== What is being asked ==
Your task is to give the data again, exactly, with every line intact.

== Source data ==
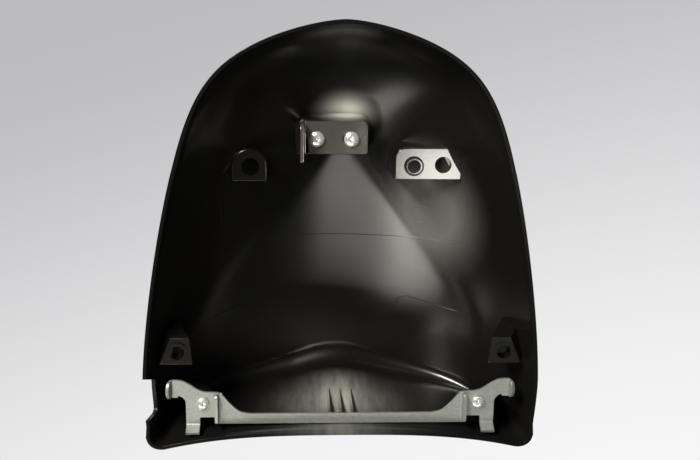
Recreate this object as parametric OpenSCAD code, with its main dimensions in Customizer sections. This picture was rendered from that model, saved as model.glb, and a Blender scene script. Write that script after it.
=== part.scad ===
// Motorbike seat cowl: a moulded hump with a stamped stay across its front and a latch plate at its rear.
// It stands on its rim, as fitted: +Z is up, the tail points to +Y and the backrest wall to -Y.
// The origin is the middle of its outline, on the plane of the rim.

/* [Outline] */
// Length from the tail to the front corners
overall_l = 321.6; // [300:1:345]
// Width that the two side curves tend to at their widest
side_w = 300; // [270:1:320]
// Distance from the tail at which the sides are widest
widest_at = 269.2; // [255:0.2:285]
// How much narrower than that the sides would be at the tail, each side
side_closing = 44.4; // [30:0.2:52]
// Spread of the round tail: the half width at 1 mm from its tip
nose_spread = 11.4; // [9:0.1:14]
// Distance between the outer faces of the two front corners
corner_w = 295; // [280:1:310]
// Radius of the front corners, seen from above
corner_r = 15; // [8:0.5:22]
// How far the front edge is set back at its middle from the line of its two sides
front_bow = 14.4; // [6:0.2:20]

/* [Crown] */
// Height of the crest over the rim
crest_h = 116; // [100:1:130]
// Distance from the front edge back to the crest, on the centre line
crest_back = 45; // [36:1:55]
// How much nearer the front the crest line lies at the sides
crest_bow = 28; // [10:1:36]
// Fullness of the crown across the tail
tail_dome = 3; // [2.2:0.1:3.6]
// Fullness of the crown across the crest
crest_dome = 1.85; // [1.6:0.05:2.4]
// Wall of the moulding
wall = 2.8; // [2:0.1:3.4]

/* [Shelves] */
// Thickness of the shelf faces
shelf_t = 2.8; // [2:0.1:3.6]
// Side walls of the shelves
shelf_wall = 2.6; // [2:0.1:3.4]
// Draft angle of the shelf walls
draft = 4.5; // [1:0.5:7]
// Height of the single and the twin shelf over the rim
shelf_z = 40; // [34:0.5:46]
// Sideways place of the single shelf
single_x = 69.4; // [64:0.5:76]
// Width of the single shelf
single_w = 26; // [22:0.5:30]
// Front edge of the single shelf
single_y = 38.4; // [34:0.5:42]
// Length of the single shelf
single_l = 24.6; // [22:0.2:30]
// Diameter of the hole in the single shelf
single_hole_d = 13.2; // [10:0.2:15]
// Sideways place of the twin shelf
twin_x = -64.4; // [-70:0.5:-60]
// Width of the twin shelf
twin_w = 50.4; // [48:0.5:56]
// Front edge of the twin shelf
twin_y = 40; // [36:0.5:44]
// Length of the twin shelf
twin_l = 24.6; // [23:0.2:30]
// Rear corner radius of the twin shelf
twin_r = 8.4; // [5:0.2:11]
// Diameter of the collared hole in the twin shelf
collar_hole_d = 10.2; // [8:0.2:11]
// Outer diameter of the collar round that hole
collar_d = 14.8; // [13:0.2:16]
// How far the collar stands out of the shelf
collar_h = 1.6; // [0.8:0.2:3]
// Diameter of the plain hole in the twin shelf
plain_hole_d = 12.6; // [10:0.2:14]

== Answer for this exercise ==
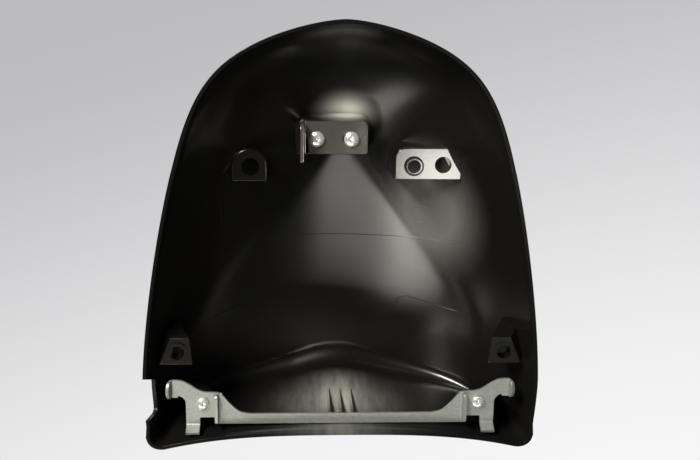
Recreate this object as parametric OpenSCAD code, with its main dimensions in Customizer sections. This picture was rendered from that model, saved as model.glb, and a Blender scene script. Write that script after it.
=== part.scad ===
// Motorbike seat cowl: a moulded hump with a stamped stay across its front and a latch plate at its rear.
// It stands on its rim, as fitted: +Z is up, the tail points to +Y and the backrest wall to -Y.
// The origin is the middle of its outline, on the plane of the rim.

/* [Outline] */
// Length from the tail to the front corners
overall_l = 321.6; // [300:1:345]
// Width that the two side curves tend to at their widest
side_w = 300; // [270:1:320]
// Distance from the tail at which the sides are widest
widest_at = 269.2; // [255:0.2:285]
// How much narrower than that the sides would be at the tail, each side
side_closing = 44.4; // [30:0.2:52]
// Spread of the round tail: the half width at 1 mm from its tip
nose_spread = 11.4; // [9:0.1:14]
// Distance between the outer faces of the two front corners
corner_w = 295; // [280:1:310]
// Radius of the front corners, seen from above
corner_r = 15; // [8:0.5:22]
// How far the front edge is set back at its middle from the line of its two sides
front_bow = 14.4; // [6:0.2:20]

/* [Crown] */
// Height of the crest over the rim
crest_h = 116; // [100:1:130]
// Distance from the front edge back to the crest, on the centre line
crest_back = 45; // [36:1:55]
// How much nearer the front the crest line lies at the sides
crest_bow = 28; // [10:1:36]
// Fullness of the crown across the tail
tail_dome = 3; // [2.2:0.1:3.6]
// Fullness of the crown across the crest
crest_dome = 1.85; // [1.6:0.05:2.4]
// Wall of the moulding
wall = 2.8; // [2:0.1:3.4]

/* [Shelves] */
// Thickness of the shelf faces
shelf_t = 2.8; // [2:0.1:3.6]
// Side walls of the shelves
shelf_wall = 2.6; // [2:0.1:3.4]
// Draft angle of the shelf walls
draft = 4.5; // [1:0.5:7]
// Height of the single and the twin shelf over the rim
shelf_z = 40; // [34:0.5:46]
// Sideways place of the single shelf
single_x = 69.4; // [64:0.5:76]
// Width of the single shelf
single_w = 26; // [22:0.5:30]
// Front edge of the single shelf
single_y = 38.4; // [34:0.5:42]
// Length of the single shelf
single_l = 24.6; // [22:0.2:30]
// Diameter of the hole in the single shelf
single_hole_d = 13.2; // [10:0.2:15]
// Sideways place of the twin shelf
twin_x = -64.4; // [-70:0.5:-60]
// Width of the twin shelf
twin_w = 50.4; // [48:0.5:56]
// Front edge of the twin shelf
twin_y = 40; // [36:0.5:44]
// Length of the twin shelf
twin_l = 24.6; // [23:0.2:30]
// Rear corner radius of the twin shelf
twin_r = 8.4; // [5:0.2:11]
// Diameter of the collared hole in the twin shelf
collar_hole_d = 10.2; // [8:0.2:11]
// Outer diameter of the collar round that hole
collar_d = 14.8; // [13:0.2:16]
// How far the collar stands out of the shelf
collar_h = 1.6; // [0.8:0.2:3]
// Diameter of the plain hole in the twin shelf
plain_hole_d = 12.6; // [10:0.2:14]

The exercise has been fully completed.